This Is the Fray

Cynthia Burton of the Philadelphia Inquirer surveys the market value of religiosity for New Jersey candidates running at the state and local level. The story succeeds more for giving a broad overview than any in-depth analysis, but it’s admirable in itself that Burton’s looking locally for instances of religious campaigning: an assemblyman mails voters a photo from his confirmation; a mayor grandstands about religious songs during a Christmas rally. Burton’s also found a few good quotes, including the deliciously-sleazy way that Bill Pascoe, spokesman for a gubernatorial candidate stumping to an audience of 100 at a local Praise tent, reads the Bible: “‘Is it part of the campaign strategy? Sure.
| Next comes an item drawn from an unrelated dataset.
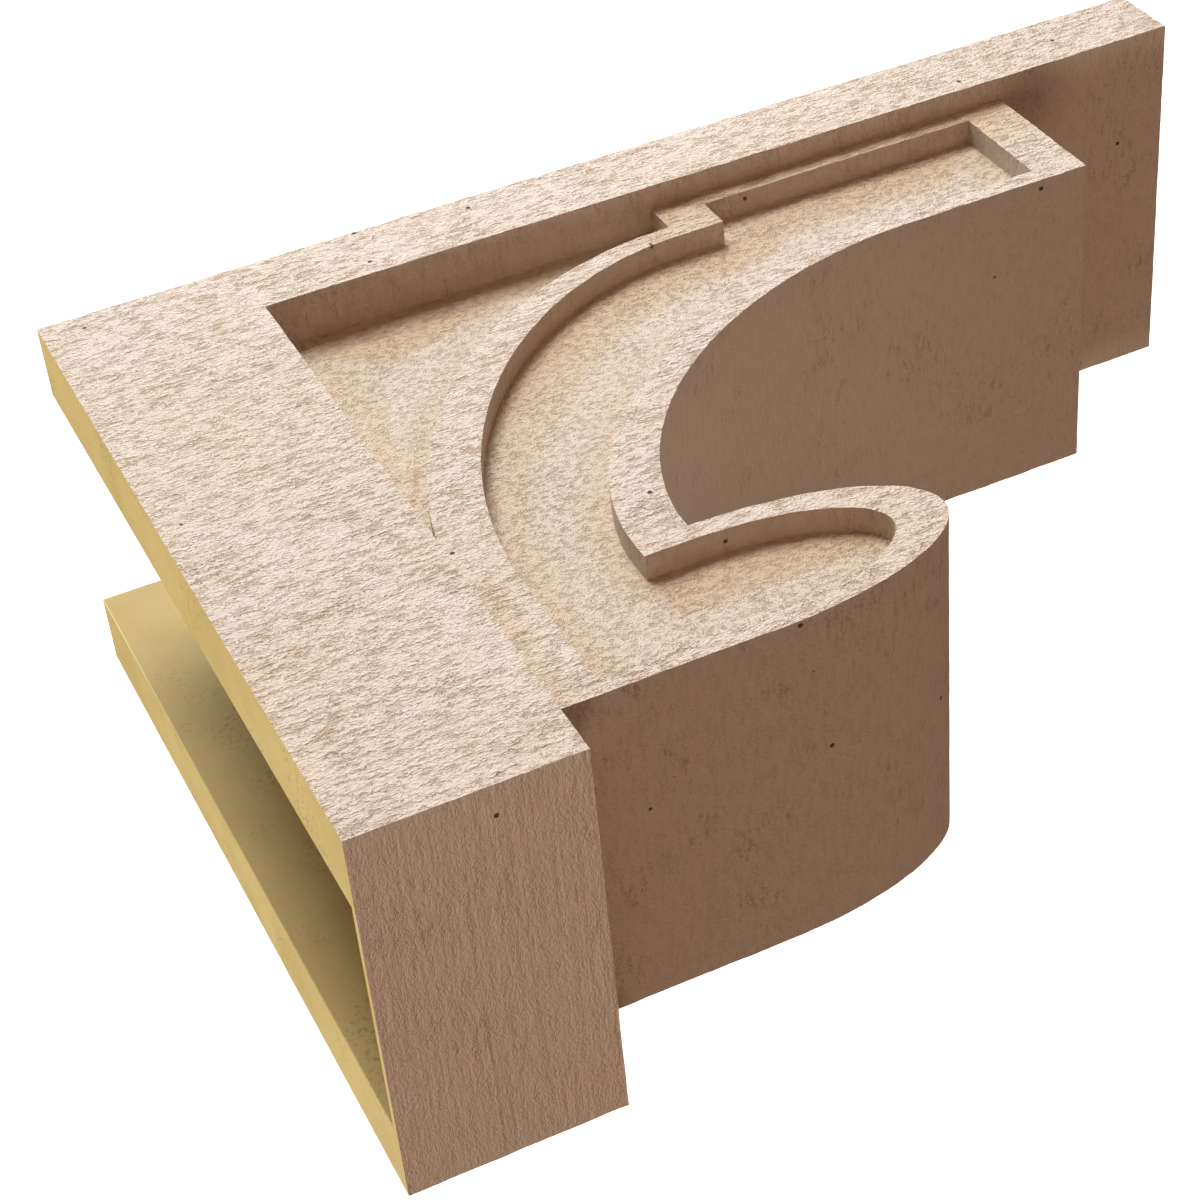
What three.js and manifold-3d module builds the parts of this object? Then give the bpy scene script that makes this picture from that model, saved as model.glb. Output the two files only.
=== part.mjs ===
// A moulded corbel: a wide top block, a long wall plate and a scrolled body in the corner between them.
// It is one hollow moulding, open along the top and along the wall, with panels sunk in both sides.
// The wall is the plane Y = 0, the corbel projects along -Y, and its top face is at Z = 0.
import * as THREE from "three";
import { mergeVertices } from "three/addons/utils/BufferGeometryUtils.js";
import Module from "manifold-3d";

// Driving dimensions, in millimetres
const WIDTH = 152.4; // across the wall, side to side
const PROJECTION = 304.8; // top block, out from the wall
const HEIGHT = 457.2; // wall plate, top to bottom
const TOP_BLOCK_HEIGHT = 76.2;
const WALL_PLATE_DEPTH = 30.48;

const BODY_INSET = 9.525; // each side of the body, in from the side of the top block
const FRONT_OVERHANG = 30.48; // top block, past the front of the scroll
const PLATE_TAIL = 76.2; // wall plate, below the foot of the body

const SCROLL_NECK = 76.2; // straight front of the scroll, below the top block
const SCROLL_DROP = 76.2; // rounded tip of the scroll, below its neck
const SCROLL_DEPTH = 60.96; // front of the scroll back to the cove
const FOOT_DEPTH = 60.96; // foot of the body, out from the wall plate
const FOOT_HEIGHT = 76.2; // straight front of the foot

const PANEL_DEPTH = 9.525; // panels, in from the side of the body
const RIM_HEIGHT = 19.05; // rims and rib where they run level
const RIM_THICKNESS = 7.62; // rims and rib where they run upright
const RIB_DROP = 152.4; // curved rib, top block down to its lower end
const RIB_STANDOFF = 22.86; // front of the rib's lower end, out from the wall plate

const SIDE_WALL = 28.575; // hollow, in from the side of the top block
const FRONT_WALL = 3.175; // hollow, in from every front and lower face

const COVE_ROUNDNESS = 1.9; // 2 is a true ellipse, less is flatter
const RIB_BACK_ROUNDNESS = 1.97;
const CURVE_STEPS = 24; // chords in a quarter turn
const PAST_FACE = 5; // a cut runs this far beyond the face that it opens

const MOULDING_COLOUR = 0xead8c6;
const MOULDING_ROUGHNESS = 0.85;

// Places worked out from them, out from the wall and up from the top face
const scrollFront = PROJECTION - FRONT_OVERHANG;
const scrollBack = scrollFront - SCROLL_DEPTH;
const scrollMiddle = scrollFront - SCROLL_DEPTH / 2;
const footFront = WALL_PLATE_DEPTH + FOOT_DEPTH;
const ribFoot = WALL_PLATE_DEPTH + RIB_STANDOFF;

const blockBottom = -TOP_BLOCK_HEIGHT;
const neckEnd = blockBottom - SCROLL_NECK;
const bodyBottom = PLATE_TAIL - HEIGHT;
const footTop = bodyBottom + FOOT_HEIGHT;
const ribEnd = blockBottom - RIB_DROP;

// Deep inside the top block and the wall plate, where the body's own edges are buried
const buriedOut = WALL_PLATE_DEPTH / 2;
const buriedUp = blockBottom / 2;

const wasm = await Module();
wasm.setup();

const point = (out, up) => new THREE.Vector2(out, up);

// A quarter of a rounded outline about a centre, from straight above or below it to straight behind it
function quarterTurn(centre, reach, rise, roundness) {
  const points = [];
  for (let step = 0; step <= CURVE_STEPS; step++) {
    const angle = (Math.PI / 2) * (step / CURVE_STEPS);
    const back = Math.cos(angle) ** (2 / roundness);
    const over = Math.sin(angle) ** (2 / roundness);
    points.push(point(centre.x - reach * over, centre.y + rise * back));
  }
  return points;
}

// The rounded tip of the scroll, from its front round to its back, inset by a wall or rim
function scrollTip(thickness, height) {
  const tip = new THREE.EllipseCurve(
    scrollMiddle, neckEnd, SCROLL_DEPTH / 2 - thickness, SCROLL_DROP - height, 0, -Math.PI, true,
  );
  return tip.getPoints(2 * CURVE_STEPS);
}

// The hollow under the scroll, from below the scroll back to the foot, moved into the body by a wall or rim
function cove(thickness, height) {
  const centre = point(scrollBack, footTop);
  const reach = scrollBack - footFront + thickness;
  return quarterTurn(centre, reach, neckEnd - footTop + height, COVE_ROUNDNESS);
}

// A side outline as a solid that runs across the corbel between two distances from its side
function acrossBody(outline, from, to) {
  const geometry = new THREE.ExtrudeGeometry(new THREE.Shape(outline), {
    depth: to - from,
    bevelEnabled: false,
  });
  geometry.translate(0, 0, from);
  geometry.deleteAttribute("normal");
  geometry.deleteAttribute("uv");
  const merged = mergeVertices(geometry);
  const mesh = new wasm.Mesh({
    numProp: 3,
    vertProperties: merged.attributes.position.array,
    triVerts: new Uint32Array(merged.index.array),
  });
  return new wasm.Manifold(mesh);
}

// Top block and wall plate, at full width
function topAndWallPlate() {
  const outline = [
    point(0, 0),
    point(0, -HEIGHT),
    point(WALL_PLATE_DEPTH, -HEIGHT),
    point(WALL_PLATE_DEPTH, blockBottom),
    point(PROJECTION, blockBottom),
    point(PROJECTION, 0),
  ];
  return acrossBody(outline, 0, WIDTH);
}

// Scrolled body, narrower than the block and plate that it grows from
function scrolledBody() {
  const outline = [
    point(buriedOut, buriedUp),
    point(buriedOut, bodyBottom),
    point(footFront, bodyBottom),
    ...cove(0, 0).reverse(),
    ...scrollTip(0, 0).reverse(),
    point(scrollFront, buriedUp),
  ];
  return acrossBody(outline, BODY_INSET, WIDTH - BODY_INSET);
}

// Long panel that follows the scroll, the cove and the foot inside an even rim
function scrollPanel() {
  const ribCentre = point(scrollBack, ribEnd);
  const ribFront = quarterTurn(ribCentre, scrollBack - ribFoot, RIB_DROP - RIM_HEIGHT, COVE_ROUNDNESS);
  const rimTop = blockBottom - RIM_HEIGHT;
  return [
    ...ribFront,
    point(ribFoot, ribEnd - RIM_HEIGHT),
    point(WALL_PLATE_DEPTH + RIM_THICKNESS, ribEnd - RIM_HEIGHT),
    point(WALL_PLATE_DEPTH + RIM_THICKNESS, bodyBottom + RIM_HEIGHT),
    point(footFront - RIM_THICKNESS, bodyBottom + RIM_HEIGHT),
    ...cove(RIM_THICKNESS, RIM_HEIGHT).reverse(),
    point(scrollBack + RIM_THICKNESS, neckEnd + RIM_HEIGHT),
    ...scrollTip(RIM_THICKNESS, RIM_HEIGHT).reverse(),
    point(scrollFront - RIM_THICKNESS, rimTop),
  ];
}

// Three-cornered panel between the top block, the wall plate and the back of the rib
function cornerPanel() {
  const ribCentre = point(scrollBack, ribEnd);
  const ribBack = scrollBack - ribFoot + RIM_THICKNESS;
  return [
    point(scrollBack, buriedUp),
    ...quarterTurn(ribCentre, ribBack, RIB_DROP, RIB_BACK_ROUNDNESS),
    point(buriedOut, ribEnd),
    point(buriedOut, buriedUp),
  ];
}

// Inside of the moulding, one wall in from the whole outline and open at the top and at the wall
function hollow() {
  const outline = [
    point(-PAST_FACE, PAST_FACE),
    point(-PAST_FACE, FRONT_WALL - HEIGHT),
    point(WALL_PLATE_DEPTH - FRONT_WALL, FRONT_WALL - HEIGHT),
    point(WALL_PLATE_DEPTH - FRONT_WALL, bodyBottom + FRONT_WALL),
    point(footFront - FRONT_WALL, bodyBottom + FRONT_WALL),
    ...cove(FRONT_WALL, FRONT_WALL).reverse(),
    point(scrollBack + FRONT_WALL, neckEnd + FRONT_WALL),
    ...scrollTip(FRONT_WALL, FRONT_WALL).reverse(),
    point(scrollFront - FRONT_WALL, blockBottom + FRONT_WALL),
    point(PROJECTION - FRONT_WALL, blockBottom + FRONT_WALL),
    point(PROJECTION - FRONT_WALL, PAST_FACE),
  ];
  return acrossBody(outline, SIDE_WALL, WIDTH - SIDE_WALL);
}

// The panels are cut into both sides before the block and plate close their upper and back edges
function mouldedShell() {
  const panelFloor = BODY_INSET + PANEL_DEPTH;
  let body = scrolledBody();
  for (const panel of [scrollPanel(), cornerPanel()]) {
    body = body
      .subtract(acrossBody(panel, 0, panelFloor))
      .subtract(acrossBody(panel, WIDTH - panelFloor, WIDTH));
  }
  return body.add(topAndWallPlate()).subtract(hollow());
}

// A solid's triangles as a three.js geometry with flat faces
function geometryOf(solid) {
  const { numProp, numVert, vertProperties, triVerts } = solid.getMesh();
  const corners = new Float32Array(numVert * 3);
  for (let vertex = 0; vertex < numVert; vertex++) {
    const start = vertex * numProp;
    corners.set(vertProperties.subarray(start, start + 3), vertex * 3);
  }
  const indexed = new THREE.BufferGeometry()
    .setAttribute("position", new THREE.BufferAttribute(corners, 3))
    .setIndex(new THREE.BufferAttribute(triVerts, 1));
  const geometry = indexed.toNonIndexed();
  geometry.computeVertexNormals();
  return geometry;
}

const corbel = new THREE.Mesh(
  geometryOf(mouldedShell()),
  new THREE.MeshStandardMaterial({
    color: MOULDING_COLOUR,
    roughness: MOULDING_ROUGHNESS,
    metalness: 0,
  }),
);
corbel.name = "corbel";

// Outlines are drawn out and up, so out turns to -Y, up to +Z and across to -X
const standing = new THREE.Matrix4().makeBasis(
  new THREE.Vector3(0, -1, 0),
  new THREE.Vector3(0, 0, 1),
  new THREE.Vector3(-1, 0, 0),
);
corbel.quaternion.setFromRotationMatrix(standing);
corbel.position.x = WIDTH / 2;

const part = new THREE.Group();
part.add(corbel);

export default part;
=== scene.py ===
import math

import bmesh
import bpy
import numpy as np
from mathutils import Matrix, Vector, kdtree
from mathutils.geometry import delaunay_2d_cdt


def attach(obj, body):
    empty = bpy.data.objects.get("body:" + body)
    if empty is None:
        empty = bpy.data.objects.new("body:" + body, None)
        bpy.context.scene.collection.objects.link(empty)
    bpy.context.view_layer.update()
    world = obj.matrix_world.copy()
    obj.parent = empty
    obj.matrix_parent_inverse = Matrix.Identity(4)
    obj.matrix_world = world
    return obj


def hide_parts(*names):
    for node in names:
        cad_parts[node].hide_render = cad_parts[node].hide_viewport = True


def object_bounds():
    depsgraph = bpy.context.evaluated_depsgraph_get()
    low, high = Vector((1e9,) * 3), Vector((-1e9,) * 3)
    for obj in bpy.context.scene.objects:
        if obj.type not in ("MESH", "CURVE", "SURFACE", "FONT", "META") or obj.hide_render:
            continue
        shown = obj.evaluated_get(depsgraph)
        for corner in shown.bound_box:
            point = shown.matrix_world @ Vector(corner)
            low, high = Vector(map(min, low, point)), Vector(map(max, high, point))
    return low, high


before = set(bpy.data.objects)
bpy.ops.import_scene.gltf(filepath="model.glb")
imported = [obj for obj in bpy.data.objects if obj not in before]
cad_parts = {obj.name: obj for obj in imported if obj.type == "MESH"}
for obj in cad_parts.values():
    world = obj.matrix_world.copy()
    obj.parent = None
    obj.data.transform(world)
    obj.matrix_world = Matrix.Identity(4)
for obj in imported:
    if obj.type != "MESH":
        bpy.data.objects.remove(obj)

cad_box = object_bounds()


# Camera at the photograph's angle: out in front and to the right of the corbel, a little above its top,
# and rolled on its side, so that the upright wall plate runs across the top of the picture.
CAMERA_PLACE = Vector((0.60032, -0.86104, 0.13646))
CAMERA_AIM = Vector((-0.62040, 0.72920, -0.28874))
CAMERA_UP = Vector((0.78021, 0.53632, -0.32192))
CAMERA_LENS = 83.47
CAMERA_SENSOR = 36

camera = bpy.data.objects.new("camera", bpy.data.cameras.new("camera"))
camera.data.lens = CAMERA_LENS
camera.data.sensor_width = CAMERA_SENSOR
back = -CAMERA_AIM.normalized()
right = CAMERA_UP.cross(back).normalized()
turned = Matrix((right, back.cross(right), back)).transposed()
camera.matrix_world = Matrix.Translation(CAMERA_PLACE) @ turned.to_4x4()
bpy.context.scene.collection.objects.link(camera)
bpy.context.scene.camera = camera


# The moulding: one shell of stiff foam, cast face down in a mould taken from rough sawn timber, so the
# skin carries the saw's grain, and the bare foam shows where the shell is open, on top and at the wall.
# Its surface is the solid's own flat faces, filled again with small even triangles and pressed in.
SKIN_STEP = 0.002
FOAM_STEP = 0.012
SIDE_WALL = 0.028575
FLAT_WITHIN = math.radians(0.5)
SHARP_OVER = math.radians(30)
CLEAR_OF_RIM = 0.6
SLIVER_AREA = 1e-9
LOWEST_WALL = 0.001
# How much painted shade the inner corners get, by the facing of their walls
FRONT_SHADE = 1.4
LEVEL_SHADE = 0.75
WALL_SHADIER = 1.25
ON_FACE = 1e-5
SAME_POINT = 1e-6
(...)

When you run a grassroots campaign, you take the biblical injunction: Wherever two or more are gathered in my name, I will be there.'” This vulgar but candid hucksterism puts the milquetoast assessment of Burton’s official talking head, Director of Rutgers University’s Bloustein Center for Survey Research, Patrick Murray, to shame. Murray — relying on conventional wisdom from we’re not sure when — sees campaign religion as an attempt to display an “internal value system” that transcends corrupt pay-to-play politics; “‘a way to identify yourself as above the fray.'” Religion in politics above the fray? Even without reference to last fall’s elections, and even at the local level, that interpretation seems naive at best. We’ll stick with the comaparative honesty of the political aid who admits that he’s in the ring, who winks at the press when his candidate kneels in prayer, and who knows that, in politics, a good performance is what always carries the show.